[Supplied material]:

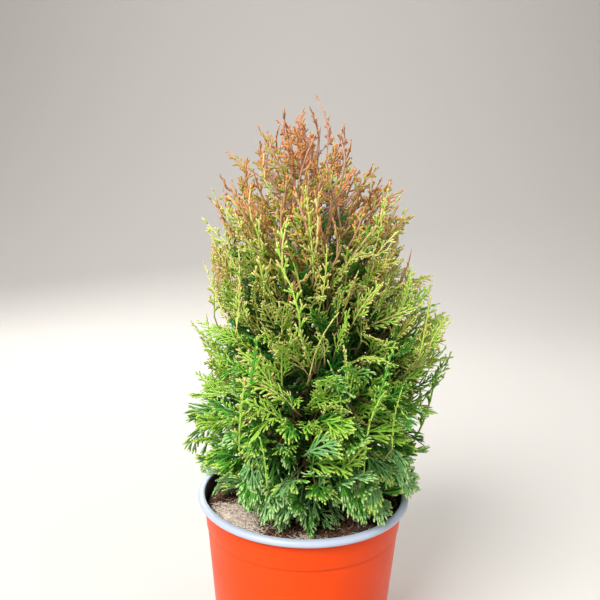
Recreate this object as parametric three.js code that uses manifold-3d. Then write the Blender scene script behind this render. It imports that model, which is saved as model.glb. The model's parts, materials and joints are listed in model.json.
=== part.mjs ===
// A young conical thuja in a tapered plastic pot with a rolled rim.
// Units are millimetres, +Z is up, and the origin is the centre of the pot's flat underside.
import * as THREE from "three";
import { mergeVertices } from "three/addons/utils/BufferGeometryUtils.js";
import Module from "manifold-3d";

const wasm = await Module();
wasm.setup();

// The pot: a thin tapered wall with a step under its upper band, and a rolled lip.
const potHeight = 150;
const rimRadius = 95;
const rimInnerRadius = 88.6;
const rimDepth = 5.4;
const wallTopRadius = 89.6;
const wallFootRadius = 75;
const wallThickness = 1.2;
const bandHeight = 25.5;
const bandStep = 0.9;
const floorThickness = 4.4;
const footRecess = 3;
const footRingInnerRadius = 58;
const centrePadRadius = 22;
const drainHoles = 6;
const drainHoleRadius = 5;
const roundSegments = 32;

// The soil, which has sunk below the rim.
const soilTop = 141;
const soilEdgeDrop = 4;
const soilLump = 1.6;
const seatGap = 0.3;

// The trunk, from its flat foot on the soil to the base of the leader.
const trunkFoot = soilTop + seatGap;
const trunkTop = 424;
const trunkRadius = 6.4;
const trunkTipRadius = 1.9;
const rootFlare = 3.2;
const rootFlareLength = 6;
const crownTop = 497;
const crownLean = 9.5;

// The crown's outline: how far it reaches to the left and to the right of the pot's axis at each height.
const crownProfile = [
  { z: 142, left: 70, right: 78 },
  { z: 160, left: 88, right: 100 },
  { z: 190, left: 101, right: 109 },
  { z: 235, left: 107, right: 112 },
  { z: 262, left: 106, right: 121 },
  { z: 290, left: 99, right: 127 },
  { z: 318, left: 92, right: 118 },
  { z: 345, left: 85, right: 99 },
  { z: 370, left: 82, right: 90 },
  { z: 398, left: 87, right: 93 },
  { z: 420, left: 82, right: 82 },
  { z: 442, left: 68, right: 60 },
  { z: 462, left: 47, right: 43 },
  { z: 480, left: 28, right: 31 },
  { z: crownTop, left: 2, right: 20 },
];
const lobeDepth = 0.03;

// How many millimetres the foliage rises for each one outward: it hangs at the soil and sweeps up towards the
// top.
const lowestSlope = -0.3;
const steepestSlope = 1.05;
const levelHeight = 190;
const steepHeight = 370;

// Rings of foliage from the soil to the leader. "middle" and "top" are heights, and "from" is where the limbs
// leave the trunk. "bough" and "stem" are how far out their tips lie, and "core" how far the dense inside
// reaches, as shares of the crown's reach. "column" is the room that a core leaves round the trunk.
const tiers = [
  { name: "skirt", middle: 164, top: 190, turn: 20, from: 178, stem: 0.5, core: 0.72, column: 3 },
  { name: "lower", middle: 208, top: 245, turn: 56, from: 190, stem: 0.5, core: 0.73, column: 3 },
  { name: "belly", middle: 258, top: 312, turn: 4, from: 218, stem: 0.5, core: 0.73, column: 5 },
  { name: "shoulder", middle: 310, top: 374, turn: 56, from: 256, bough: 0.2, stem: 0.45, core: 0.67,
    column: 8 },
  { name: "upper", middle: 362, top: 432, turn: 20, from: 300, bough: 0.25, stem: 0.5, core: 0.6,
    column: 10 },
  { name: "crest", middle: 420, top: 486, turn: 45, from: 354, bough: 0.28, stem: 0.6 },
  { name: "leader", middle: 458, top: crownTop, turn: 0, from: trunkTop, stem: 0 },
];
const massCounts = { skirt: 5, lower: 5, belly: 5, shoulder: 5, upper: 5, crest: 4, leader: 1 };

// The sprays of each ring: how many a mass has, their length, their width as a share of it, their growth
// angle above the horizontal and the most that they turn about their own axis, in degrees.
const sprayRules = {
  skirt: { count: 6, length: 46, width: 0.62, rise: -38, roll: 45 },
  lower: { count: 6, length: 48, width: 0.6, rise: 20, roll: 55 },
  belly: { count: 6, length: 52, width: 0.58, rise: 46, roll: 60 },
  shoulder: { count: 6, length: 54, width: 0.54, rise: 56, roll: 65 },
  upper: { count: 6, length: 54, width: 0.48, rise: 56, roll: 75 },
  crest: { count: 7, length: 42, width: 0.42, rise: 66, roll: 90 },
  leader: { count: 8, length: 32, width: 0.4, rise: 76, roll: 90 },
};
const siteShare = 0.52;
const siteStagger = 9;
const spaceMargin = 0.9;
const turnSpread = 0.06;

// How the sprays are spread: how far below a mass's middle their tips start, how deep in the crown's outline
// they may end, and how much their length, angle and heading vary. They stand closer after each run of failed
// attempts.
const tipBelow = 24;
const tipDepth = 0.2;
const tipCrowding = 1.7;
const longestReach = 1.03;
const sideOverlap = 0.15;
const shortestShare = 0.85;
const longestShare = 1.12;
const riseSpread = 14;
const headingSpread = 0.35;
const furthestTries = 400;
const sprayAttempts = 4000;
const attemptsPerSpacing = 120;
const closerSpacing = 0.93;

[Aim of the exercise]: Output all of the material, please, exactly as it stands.

[Result of the exercise]:
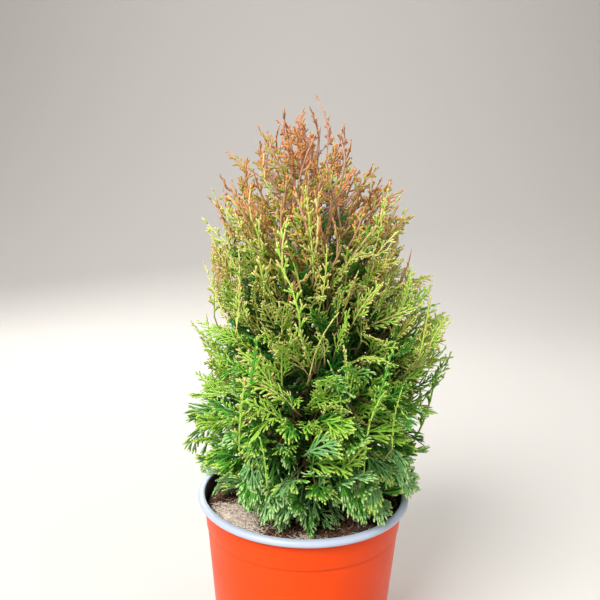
Recreate this object as parametric three.js code that uses manifold-3d. Then write the Blender scene script behind this render. It imports that model, which is saved as model.glb. The model's parts, materials and joints are listed in model.json.
=== part.mjs ===
// A young conical thuja in a tapered plastic pot with a rolled rim.
// Units are millimetres, +Z is up, and the origin is the centre of the pot's flat underside.
import * as THREE from "three";
import { mergeVertices } from "three/addons/utils/BufferGeometryUtils.js";
import Module from "manifold-3d";

const wasm = await Module();
wasm.setup();

// The pot: a thin tapered wall with a step under its upper band, and a rolled lip.
const potHeight = 150;
const rimRadius = 95;
const rimInnerRadius = 88.6;
const rimDepth = 5.4;
const wallTopRadius = 89.6;
const wallFootRadius = 75;
const wallThickness = 1.2;
const bandHeight = 25.5;
const bandStep = 0.9;
const floorThickness = 4.4;
const footRecess = 3;
const footRingInnerRadius = 58;
const centrePadRadius = 22;
const drainHoles = 6;
const drainHoleRadius = 5;
const roundSegments = 32;

// The soil, which has sunk below the rim.
const soilTop = 141;
const soilEdgeDrop = 4;
const soilLump = 1.6;
const seatGap = 0.3;

// The trunk, from its flat foot on the soil to the base of the leader.
const trunkFoot = soilTop + seatGap;
const trunkTop = 424;
const trunkRadius = 6.4;
const trunkTipRadius = 1.9;
const rootFlare = 3.2;
const rootFlareLength = 6;
const crownTop = 497;
const crownLean = 9.5;

// The crown's outline: how far it reaches to the left and to the right of the pot's axis at each height.
const crownProfile = [
  { z: 142, left: 70, right: 78 },
  { z: 160, left: 88, right: 100 },
  { z: 190, left: 101, right: 109 },
  { z: 235, left: 107, right: 112 },
  { z: 262, left: 106, right: 121 },
  { z: 290, left: 99, right: 127 },
  { z: 318, left: 92, right: 118 },
  { z: 345, left: 85, right: 99 },
  { z: 370, left: 82, right: 90 },
  { z: 398, left: 87, right: 93 },
  { z: 420, left: 82, right: 82 },
  { z: 442, left: 68, right: 60 },
  { z: 462, left: 47, right: 43 },
  { z: 480, left: 28, right: 31 },
  { z: crownTop, left: 2, right: 20 },
];
const lobeDepth = 0.03;

// How many millimetres the foliage rises for each one outward: it hangs at the soil and sweeps up towards the
// top.
const lowestSlope = -0.3;
const steepestSlope = 1.05;
const levelHeight = 190;
const steepHeight = 370;

// Rings of foliage from the soil to the leader. "middle" and "top" are heights, and "from" is where the limbs
// leave the trunk. "bough" and "stem" are how far out their tips lie, and "core" how far the dense inside
// reaches, as shares of the crown's reach. "column" is the room that a core leaves round the trunk.
const tiers = [
  { name: "skirt", middle: 164, top: 190, turn: 20, from: 178, stem: 0.5, core: 0.72, column: 3 },
  { name: "lower", middle: 208, top: 245, turn: 56, from: 190, stem: 0.5, core: 0.73, column: 3 },
  { name: "belly", middle: 258, top: 312, turn: 4, from: 218, stem: 0.5, core: 0.73, column: 5 },
  { name: "shoulder", middle: 310, top: 374, turn: 56, from: 256, bough: 0.2, stem: 0.45, core: 0.67,
    column: 8 },
  { name: "upper", middle: 362, top: 432, turn: 20, from: 300, bough: 0.25, stem: 0.5, core: 0.6,
    column: 10 },
  { name: "crest", middle: 420, top: 486, turn: 45, from: 354, bough: 0.28, stem: 0.6 },
  { name: "leader", middle: 458, top: crownTop, turn: 0, from: trunkTop, stem: 0 },
];
const massCounts = { skirt: 5, lower: 5, belly: 5, shoulder: 5, upper: 5, crest: 4, leader: 1 };

// The sprays of each ring: how many a mass has, their length, their width as a share of it, their growth
// angle above the horizontal and the most that they turn about their own axis, in degrees.
const sprayRules = {
  skirt: { count: 6, length: 46, width: 0.62, rise: -38, roll: 45 },
  lower: { count: 6, length: 48, width: 0.6, rise: 20, roll: 55 },
  belly: { count: 6, length: 52, width: 0.58, rise: 46, roll: 60 },
  shoulder: { count: 6, length: 54, width: 0.54, rise: 56, roll: 65 },
  upper: { count: 6, length: 54, width: 0.48, rise: 56, roll: 75 },
  crest: { count: 7, length: 42, width: 0.42, rise: 66, roll: 90 },
  leader: { count: 8, length: 32, width: 0.4, rise: 76, roll: 90 },
};
const siteShare = 0.52;
const siteStagger = 9;
const spaceMargin = 0.9;
const turnSpread = 0.06;

// How the sprays are spread: how far below a mass's middle their tips start, how deep in the crown's outline
// they may end, and how much their length, angle and heading vary. They stand closer after each run of failed
// attempts.
const tipBelow = 24;
const tipDepth = 0.2;
const tipCrowding = 1.7;
const longestReach = 1.03;
const sideOverlap = 0.15;
const shortestShare = 0.85;
const longestShare = 1.12;
const riseSpread = 14;
const headingSpread = 0.35;
const furthestTries = 400;
const sprayAttempts = 4000;
const attemptsPerSpacing = 120;
const closerSpacing = 0.93;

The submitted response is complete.